On Tue, 2013-04-16 at 16:43 +0300, Eli Zaretskii wrote:
> > I'm not sure what the semantics of tmpfile() are on Windows.
> 
> The file is automatically deleted when closed.  But the documentation
> doesn't say what happens if it is open on more than one descriptor, or
> what happens if the original descriptor is dup'ed.  I will need to
> test that, and perhaps provide a work-around.

It might be that we have to allow use of a file handle on Windows,
rather than a descriptor.  The original code actually didn't close the
file if dup() failed, but this left the file open forever so I changed
it to fail.  Some portability glue could be added for this.

> Do we even need to lock a file?  If all that's needed is a semaphore
> (actually, a mutex, AFAICS), Windows has good support for that which
> doesn't involve files at all.

Yes a system-wide mutex would be fine.  That's not so easy to do
portably on UNIX systems.  File locking is the most straightforward,
widely-supported means of handling this there.

The descriptor-based mutex has the very slight advantage over a
system-wide mutex in that if a sub-make's output is redirected it now
has its own lock domain.  However I imagine this would happen very
rarely (how many makefiles run sub-makes with stdout/stderr redirected?)
and probably won't have much performance impact anyway.

> This page:
> 
>    http://pubs.opengroup.org/onlinepubs/009695399/functions/fcntl.html
> 
> says, immediately prior to describing F_SETLKW and its friends:
> 
>    The following values for 'cmd' are available for advisory record
>    locking.

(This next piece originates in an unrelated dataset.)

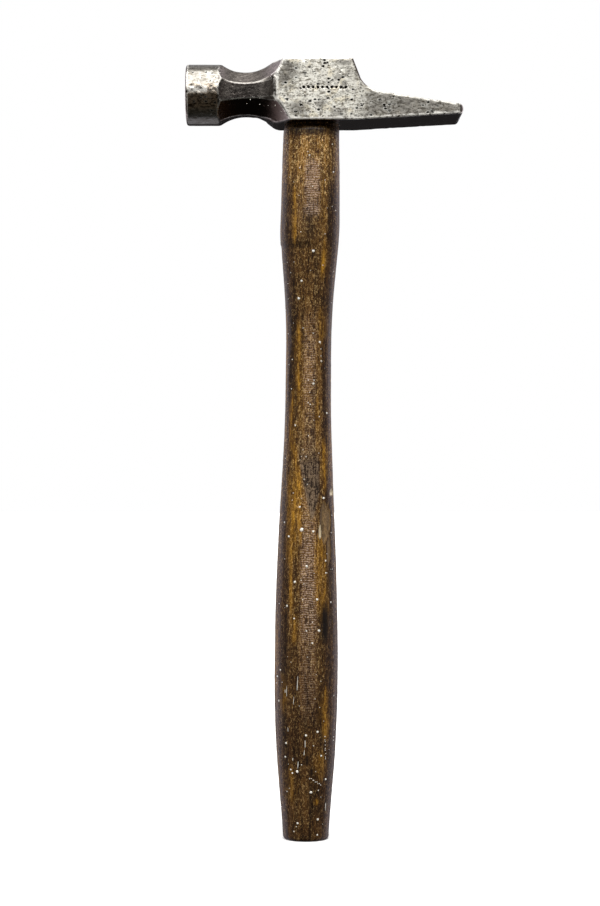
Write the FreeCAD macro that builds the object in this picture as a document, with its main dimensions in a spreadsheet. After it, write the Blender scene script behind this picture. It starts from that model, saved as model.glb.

Record locking shall be supported for regular files, and
>    may be supported for other files.
> 
> I don't know what is the de-facto situation in this regard on Posix
> systems.

Yeah, I saw that too.  I'll try to run some tests on different systems.
If this is not portable enough we'll have to pick a real file, then
communicate the information (file name or descriptor) to sub-makes.

> But this redirection can be changed several times by the commands run
> _after_ the initial decision described above was made: the shell
> commands run by the job can do anything with these two handles, right?
> So it could easily be the case that the output and error streams get
> separated under OUTPUT_SYNC, where they originally appeared together,
> interspersed.

I'm not sure I'm seeing the issue.  Sure, commands in a shell can
redirect their output however they want.  I don't see a situation where
we'd get different behavior than expected.  Can you give a scenario?